Amazon Studios will see what customers have to say about the show and six other pilots, and decide which stories to pick up and make into full series. The shows will be available at Amazon.com/AIV or on the Amazon Instant Video app.
Each of the Bellingham car owners got involved after Winkler, who has worked on movie sets before, was asked to bring his 1958 and 1962 German Unimog trucks to the shoot. Winkler often drives around town with his three large Alaskan Malamutes hanging out in the back of his large green rig.
He helped find other locals with cars built between 1950 and 1962, including Hazenberg, who owns a 1950 Oldsmobile Rocket 88 Futuramic.
“They wanted cars that were in good shape but not in pristine shape,” Hazenberg said. “I thought, ‘OK, cool!’”

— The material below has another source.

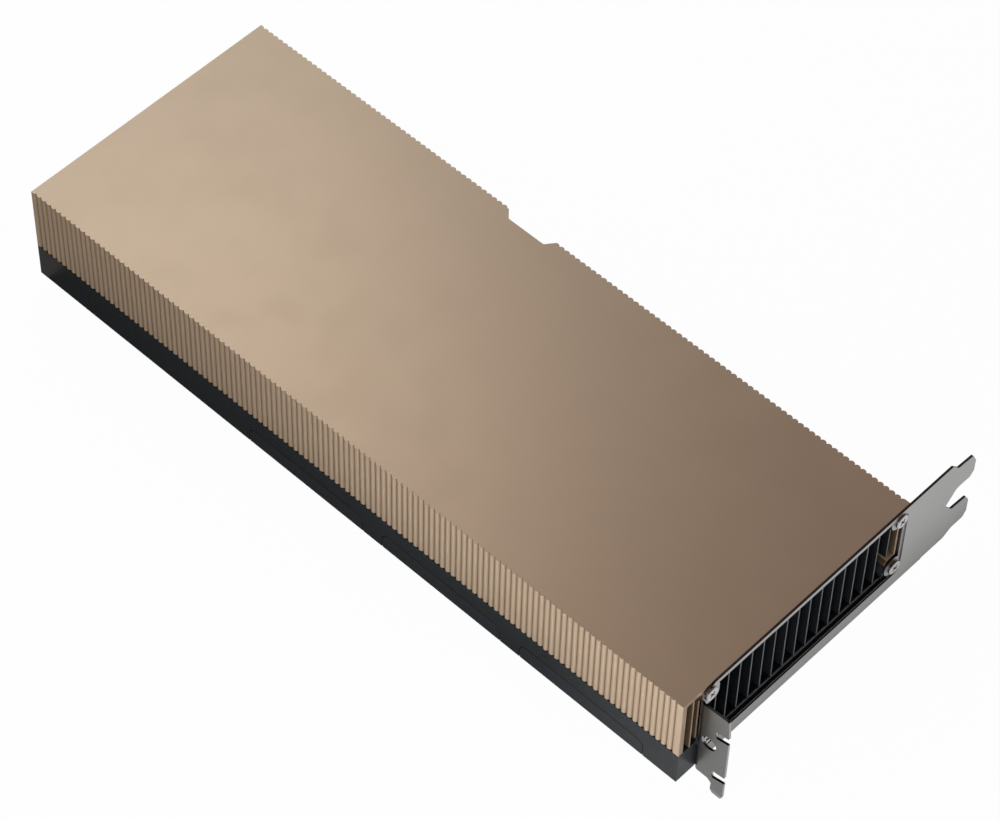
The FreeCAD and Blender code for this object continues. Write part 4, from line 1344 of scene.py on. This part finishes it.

Hazenberg knew Cramer, who has a ‘62 AMC Rambler, and got her involved, while Winkler also invited his friend Quintrall to bring his ‘62 Unimog.
The group went to a few nights of shooting in September and October and were paid to let the show use their cars for everything from background to transportation for characters.
Hazenberg’s car was one of several used in the background of shots filmed on a set near Boeing Field, including one scene set in a German-controlled New York City.
“It was a lot of fun, it was a good experience,” Hazenberg said. “It was interesting seeing everyone dressed up like it was 1962 again.”
The cars were outfitted with German license plates and some were given Nazi decals — Winkler’s truck is still dressed up for the show. Winkler said he was asked to play a German checkpoint guard in a short scene filmed in Monroe, but he’s not sure if the scene will make it into the hour-long pilot episode.
Hazenberg said he hopes to participate again if the pilot gets picked up for a series, since the producers could choose to film in nearby Vancouver, B.C.
“I’d definitely get my enhanced license to go up there and do this again,” he said.